そこで、一時の清涼剤としてレクチャーの合間に
児童労働を考えるNGO「ACE」による「児童労働クイズ」が行われました。
問題が出題され、各自がその答えだと思う場所へ移動する「部屋の四隅」というゲームが行われた。
ACE代表の軽快なフットワークと進行により参加者全員が学びながらリフレッシュすることができた。
例えば「今日、どこから来ました?」や「ILOの最悪の形態の児童労働条約の批准国の数は?」といったもの。
ギターマンが演奏している間に移動するというゲームだが、一つミスがあった。
問題はスクリーンに大きく表示されるのだが、「どこから来ました?」の問題で
「首都圏」という回答のカッコ書きの中に「東京・神奈川・埼玉・北海道」と書かれていた。
大きなミスかと思ったが、今日だけは北海道の人も首都圏の人となった。
そしてミスがミスで終わらなかったのがすごい。

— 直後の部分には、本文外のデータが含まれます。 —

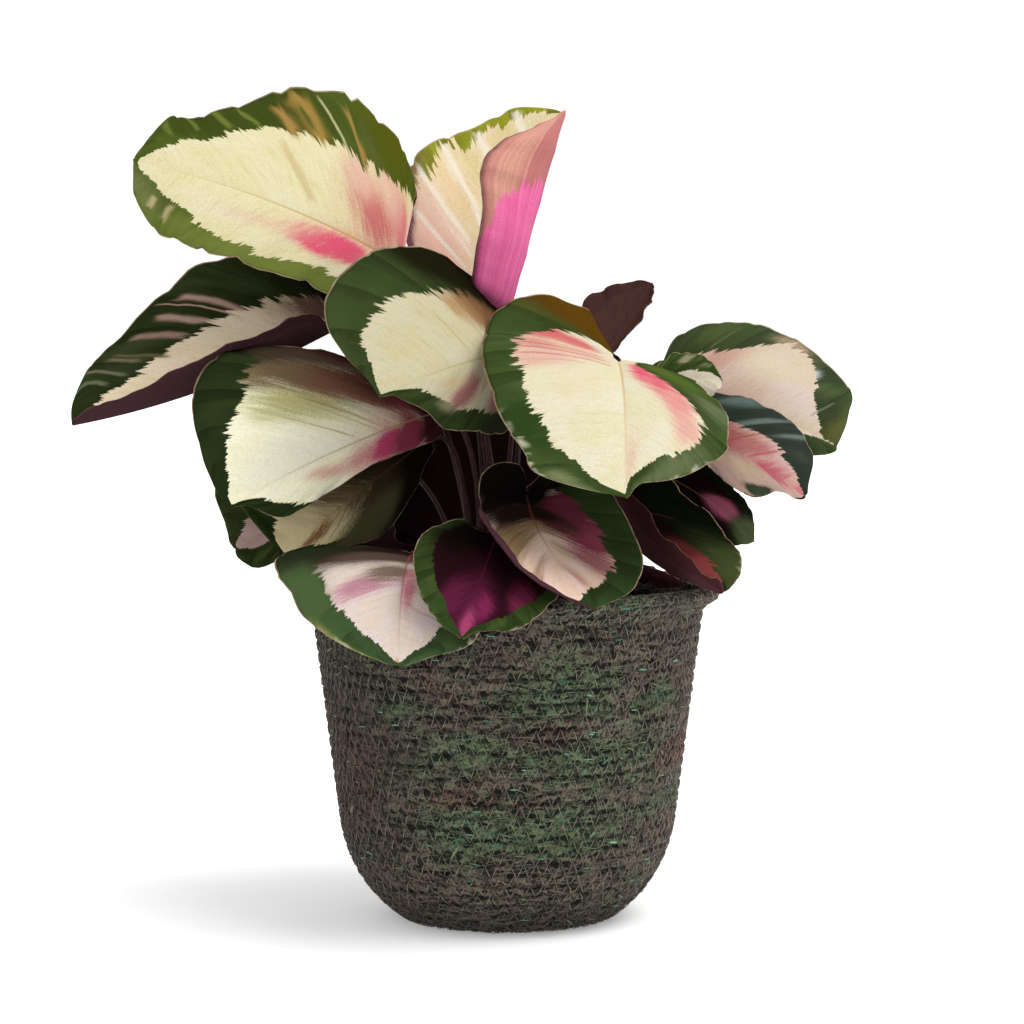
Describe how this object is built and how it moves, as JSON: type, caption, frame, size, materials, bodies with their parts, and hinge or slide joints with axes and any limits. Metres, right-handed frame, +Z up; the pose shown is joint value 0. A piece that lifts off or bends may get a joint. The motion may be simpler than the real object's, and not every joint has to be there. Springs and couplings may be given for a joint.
{
  "type": "potted calathea",
  "caption": "Rose-painted calathea with broad patterned leaves on slim stalks, in a nursery pot that stands in a round stitched seagrass basket.",
  "frame": {"origin": "centre of the basket's flat foot, on the surface it stands on", "axes": "+Z up, -Y towards the plant's front, +X to the right seen from the front"},
  "size_m": [0.3414, 0.265, 0.3647],
  "materials": {
    "seagrass": "matt woven plant fibre, dyed dark green",
    "liner_film": "thin black film with a low sheen",
    "pot_plastic": "black moulded plastic, satin",
    "potting_mix": "crumbly, matt",
    "rootstock": "dry scales, matt",
    "leaf_blade": "satin upper side, matt maroon underside",
    "leaf_stalk": "satin"
  },
  "bodies": {
    "root": {"basket": "seagrass", "liner": "liner_film", "nursery_pot": "pot_plastic", "potting_soil": "potting_mix", "crown": "rootstock", "leaf_high_left": "leaf_blade", "leaf_high_back": "leaf_blade", "leaf_low_left": "leaf_blade", "leaf_mid_left_top": "leaf_blade", "leaf_front_right": "leaf_blade", "leaf_mid_left": "leaf_blade", "leaf_lower_left": "leaf_blade", "leaf_far_left_low": "leaf_blade", "leaf_drape_left": "leaf_blade", "leaf_drape_mid": "leaf_blade", "leaf_centre_low": "leaf_blade", "leaf_right_low": "leaf_blade", "leaf_right_low_back": "leaf_blade", "leaf_right_tip": "leaf_blade", "leaf_right_far": "leaf_blade", "leaf_small_right": "leaf_blade", "leaf_back_dark": "leaf_blade", "leaf_rim_low": "leaf_blade", "leaf_back_left_high": "leaf_blade", "leaf_back_mid_high": "leaf_blade", "leaf_back_right": "leaf_blade", "leaf_back_low_left": "leaf_blade", "leaf_back_low_mid": "leaf_blade", "leaf_back_low_right": "leaf_blade", "leaf_back_mid": "leaf_blade", "stalk_high_left": "leaf_stalk", "stalk_high_back": "leaf_stalk", "stalk_low_left": "leaf_stalk", "stalk_mid_left_top": "leaf_stalk", "stalk_front_right": "leaf_stalk", "stalk_mid_left": "leaf_stalk", "stalk_lower_left": "leaf_stalk", "stalk_far_left_low": "leaf_stalk", "stalk_drape_left": "leaf_stalk", "stalk_drape_mid": "leaf_stalk", "stalk_centre_low": "leaf_stalk", "stalk_right_low": "leaf_stalk", "stalk_right_low_back": "leaf_stalk", "stalk_right_tip": "leaf_stalk", "stalk_right_far": "leaf_stalk", "stalk_small_right": "leaf_stalk", "stalk_back_dark": "leaf_stalk", "stalk_rim_low": "leaf_stalk", "stalk_back_left_high": "leaf_stalk", "stalk_back_mid_high": "leaf_stalk", "stalk_back_right": "leaf_stalk", "stalk_back_low_left": "leaf_stalk", "stalk_back_low_mid": "leaf_stalk", "stalk_back_low_right": "leaf_stalk", "stalk_back_mid": "leaf_stalk"}
  },
  "joints": []
}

本当に北海道からはるばるきてくれた人がいたのだ。
海外からも参加者が集まり、本当にいろいろな人が集まったイベントだった。
ワークショップの最後には参加者同士でグループディスカッションが行われた。
今日のワークショップで感じたこと、気付いたこと、何をしていこうと思ったのかを9〜10人のグループで話し合った。
各グループ、様々なバックグランドの人が集まり、多角的な視点で児童労働に対する考えを深めあった。
明るい笑いが湧き出てくるグループもあれば、これからのアクションについて意見を深め合うグループもあった。
このワークショップに参加した人たち一人づつがそれぞれ自分にできることを実行し、
協力して問題に取り組めば不可能も可能になるのではと予感せずにはいられない。
終わりの挨拶に「ODAを児童労働解決のために」という言葉が出てきたのが印象的だった。
我々の税金であるODAが児童労働撲滅のために使われたら・・。
まさに壮大な目標であり、達成できるかもしれない目標でもある。
まだまだ話足りないが時間の関係で終了。
ワークショップが終わってもその場を離れようとしなかった。
さらに意見交換を続ける人、お互いの活動情報を交換しあう者、講演者たちにねぎらいの言葉をかける人たち。

児童労働反対デー・ウォーク

そしてワークショップ参加者は「デーウォーク」の準備へ移動していった。
100人以上の人が国連大学の隣「子どもの城」前に集合し、各自シンボルである「かざぐるま」をかざし出発。
ルートは子どもの城から表参道へ出て、原宿を通過。五輪橋を左折し宮下公園まで。
警察の協力もあり、車道を行進することができた。
最前列は横断幕を抱え、各自様々なプラカード・かざぐるまを手に児童労働反対を高らかに叫んだ。
事前のミーティングでデーウォークのテーマ曲はジョン・レノンの「イマジン」で決まりかけていたそうだが、
ふと思いついたBoomの「風になりたい」がこの日、渋谷の街にこだましていた。
道行く人々の関心を集めながら、児童労殿現状、撲滅を訴えるウォークは続いた。
日曜日ということもあり、多くの人の耳に「児童労働」という言葉が届いたはずだろう。
この「児童労働」という言葉はあまり日本では聞きなれない。
日本はこの問題自体が取り上げにくい環境になっている。
だが、今回のような試みを重ねることにより、多くの人が関心を持ち、
それぞれができることを実践できるようになれば問題解決につながっていくだろう。
児童労働の問題はまだはじまったばかりである。
これからさらに大きなキャンペーンを行い、より多くの人の心に訴えかけねばならないだろう。